Hunters have plenty of comments about the transfer. By agreement with the Corps of Engineers, the Iowa Department of Natural Resources has managed both areas in question for years. The DNR controls weeds, maintains access points, seeds grass and burns overgrowth.
Hunters want the land to remain that way, but King's legislation provides no information about what the land would be used for. Many believe the tribe intends to develop the land into an 18-hole golf course, Bill Smith said, eliminating one of the area's best waterfowl habitat areas that for years has been maintained using the fees hunters pay for hunting licenses.

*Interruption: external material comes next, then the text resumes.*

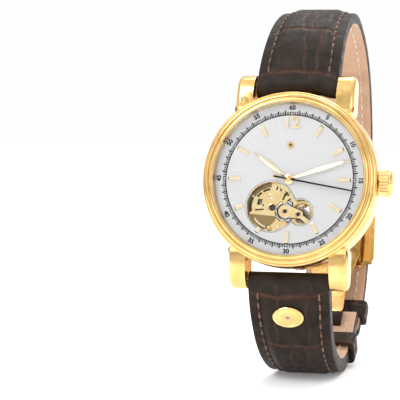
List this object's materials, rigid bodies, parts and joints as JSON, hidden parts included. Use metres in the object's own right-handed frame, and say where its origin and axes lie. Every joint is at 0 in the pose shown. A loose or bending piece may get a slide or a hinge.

"We have a very specific interest because we have invested resources in it," he said. "We don't have a whole lot of habitat in the Missouri River valley left."
King said he has been told by the tribe that it will remain a wildlife area.
"The discussions I've had with them is they're going to leave it open. If I thought they were going to close it down, I'd think about it differently," King said.
Matt Eide, a Des Moines lobbyist hired by the tribe, said there are no plans to develop the land.
"There has been no discussion whatsoever to develop the land, and most of it is not developable land," Eide said of the flood-prone tracts.
Because the land transfer would be between two federal agencies, the DNR has no say in the matter, said Bruce Trautman, the agency's deputy director. The DNR has met with the tribe and offered to continue managing the two areas, he said.
"We're still very much interested in working with the tribe in management of that land," Trautman said.
The tribe welcomes the offer, Isaac Smith said.
"If the Iowa DNR wants to help with management, that's kudos to them," he said. "We're always willing to work together with something like that."
If the transfer is completed, the tribe plans to continue to allow hunting on the property, Smith said. The only difference would be that hunters would need to buy a hunting permit from the tribe instead of the DNR.
The ultimate issue, he said, is not hunting, but seeing the land returned to its rightful owner.
"All we're asking is for that land to be returned to the tribe," he said.